All in all, the four major staking services and pools have it within their reach to solve the situation, and on the bright side of things, there are ongoing discussions between the staking services, and between the staking services and the Ethereum Foundation. According to Ethereum core developer Marius van der Wijden, the progression of these discussions are “good”.
“Yes, there are talks about this, both internally and externally. I think big staking pools are working on switching parts of their infrastructure to other clients. They need to update their metrics and monitoring infrastructure for the new clients, so it might take longer for them to switch than home validators,” van der Wijden says.

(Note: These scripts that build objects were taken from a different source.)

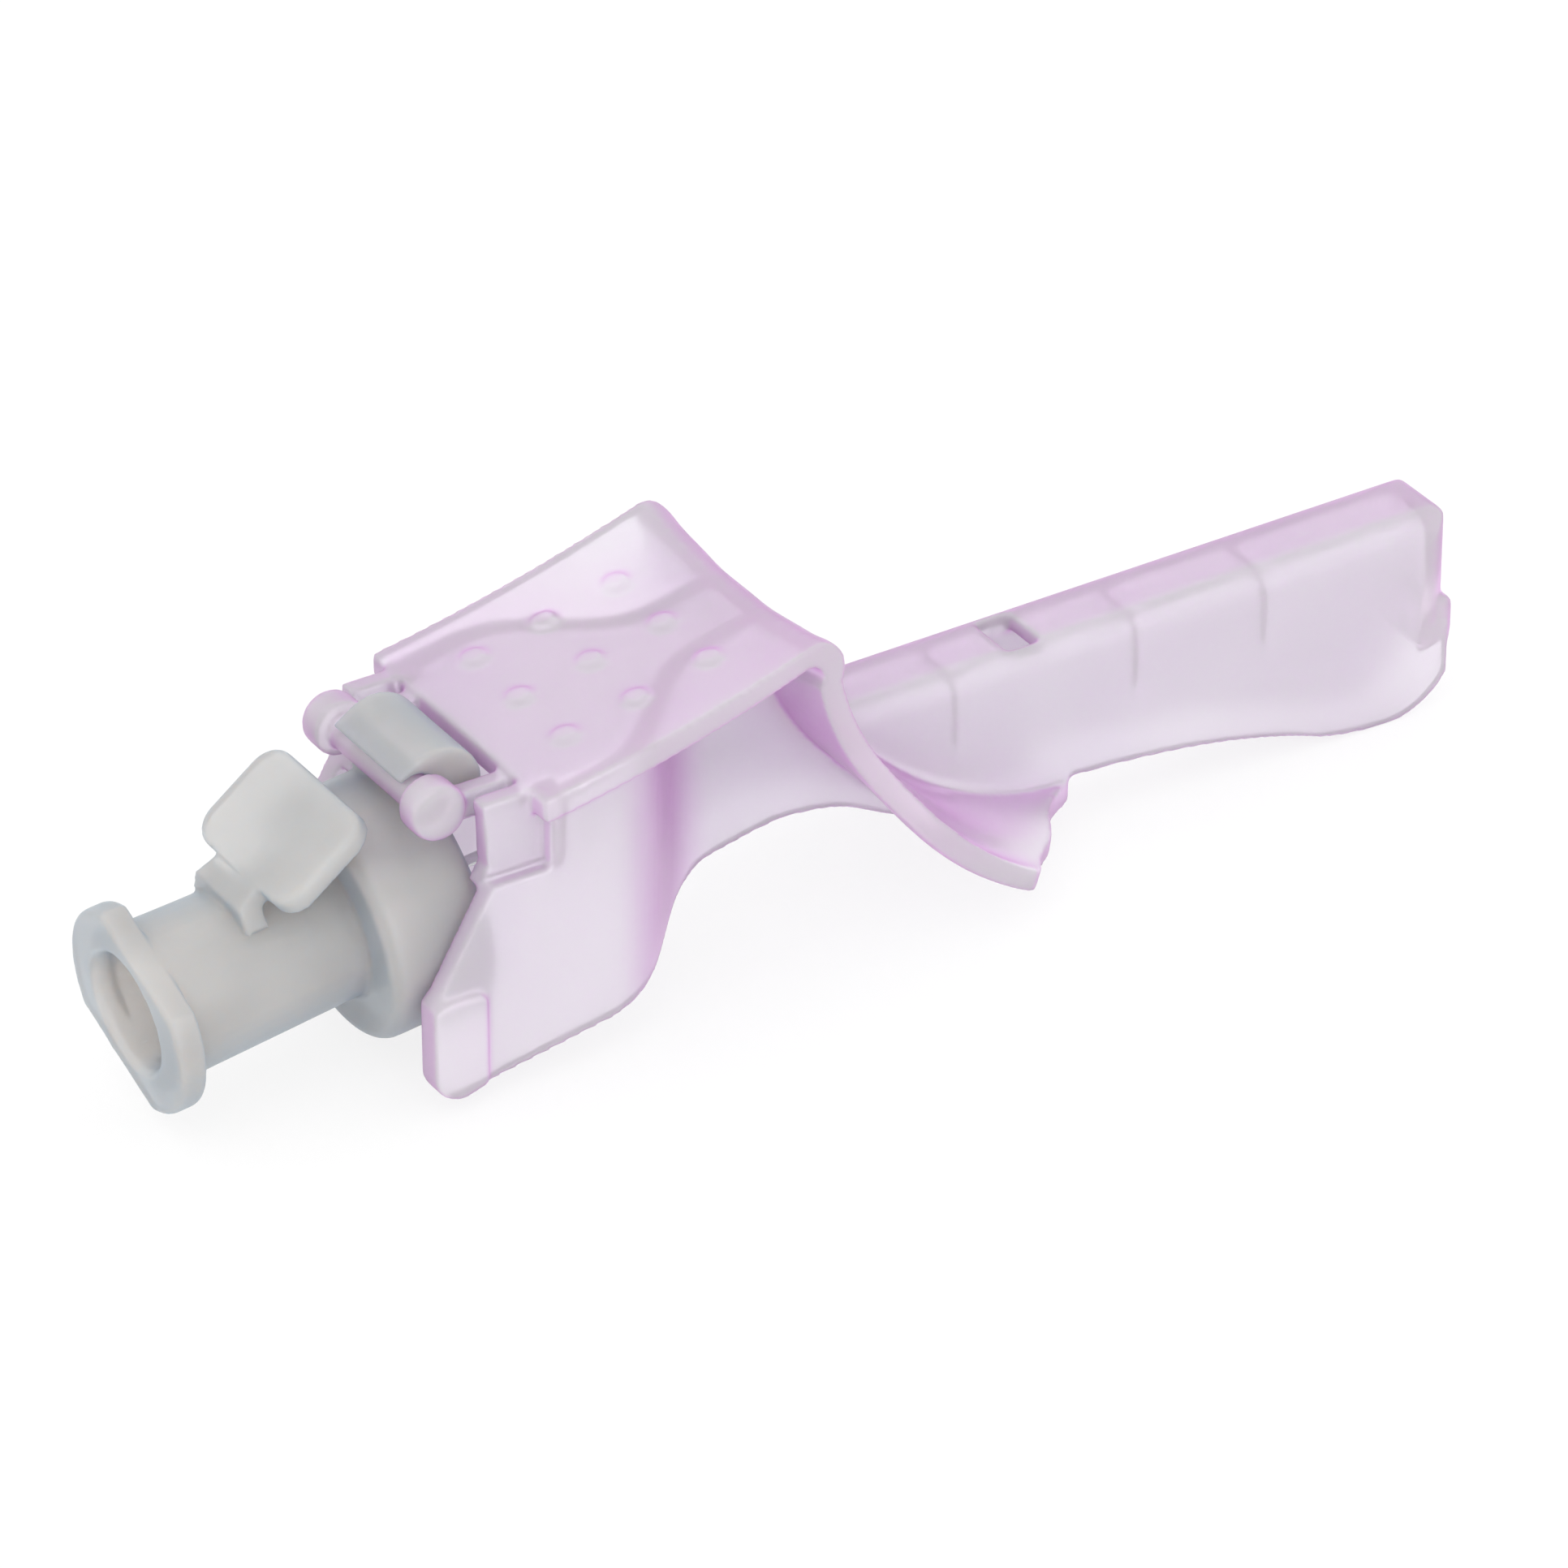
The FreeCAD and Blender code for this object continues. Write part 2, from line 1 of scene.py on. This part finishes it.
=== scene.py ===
import math

import bpy
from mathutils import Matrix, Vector


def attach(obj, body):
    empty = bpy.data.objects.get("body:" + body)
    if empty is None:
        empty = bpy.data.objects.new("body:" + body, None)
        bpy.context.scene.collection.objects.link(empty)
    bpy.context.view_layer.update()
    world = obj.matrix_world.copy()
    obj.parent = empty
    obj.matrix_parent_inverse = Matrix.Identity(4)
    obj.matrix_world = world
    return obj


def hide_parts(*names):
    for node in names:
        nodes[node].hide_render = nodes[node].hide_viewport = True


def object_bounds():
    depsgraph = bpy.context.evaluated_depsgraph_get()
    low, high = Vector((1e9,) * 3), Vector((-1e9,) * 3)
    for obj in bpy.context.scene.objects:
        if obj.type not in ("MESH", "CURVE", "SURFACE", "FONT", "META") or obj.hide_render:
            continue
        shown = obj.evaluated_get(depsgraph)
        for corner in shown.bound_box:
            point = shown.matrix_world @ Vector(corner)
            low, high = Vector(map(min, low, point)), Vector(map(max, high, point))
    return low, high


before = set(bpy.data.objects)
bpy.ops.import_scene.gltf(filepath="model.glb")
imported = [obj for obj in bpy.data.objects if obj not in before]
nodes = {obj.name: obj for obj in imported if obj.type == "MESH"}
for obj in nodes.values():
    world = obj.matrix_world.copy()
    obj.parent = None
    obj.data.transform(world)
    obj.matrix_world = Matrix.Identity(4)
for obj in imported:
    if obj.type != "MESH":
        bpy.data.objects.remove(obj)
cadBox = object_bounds()
mm = 0.001  # the frame is in metres
print("stage: frame loaded,", len(nodes), "nodes")


def toLinear(hexColour):
    # sRGB hex to the linear colour that a shader takes
    channels = [int(hexColour[i:i + 2], 16) / 255 for i in (1, 3, 5)]
    return [c / 12.92 if c <= 0.04045 else ((c + 0.055) / 1.055) ** 2.4 for c in channels] + [1.0]


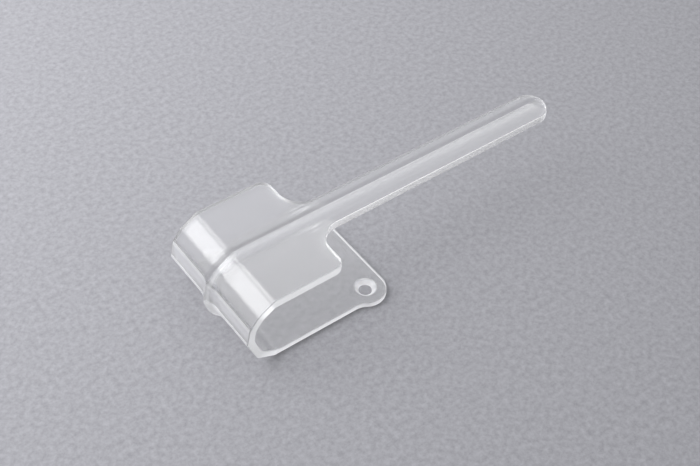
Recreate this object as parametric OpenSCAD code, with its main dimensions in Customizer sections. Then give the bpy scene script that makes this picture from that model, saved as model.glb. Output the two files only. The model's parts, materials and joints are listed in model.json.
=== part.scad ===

According to van der Wijden, it’s neither risky nor difficult for a node operator to switch client software.
“All major implementations are pretty well tested and maintained. If a user is already staking, they should shut down and persist their slashing database, if they don’t have a slashing database, they should wait for a couple of minutes (> 7 minutes) between shutting down the old client and starting the new client. The only difficulties might arise for bigger stakers as some clients provide different APIs than others,” van der Wijdens says.
Is The Merge safe to pursue?
With the merge only months away, the Ethereum community will probably have to accept a less than ideal client distribution; the likelihood that Prysm domination will fall below 33% must be seen as very small. This, however, does not discourage Marius van der Wijden nor the other Ethereum core developers from pursuing the merge.
“I think it’s safe to pursue. The chances of a consensus failure happening are very small in my opinion. We have great testing and fuzzing infrastructure that runs permanently to find differences between clients. Even if a consensus failure occurs, we will be able to push out new releases and resolve forks quickly and easily.”
“We also have strong consensus that we will not bail out stakers that run a majority client if their clients misbehave,” van der Wijden says.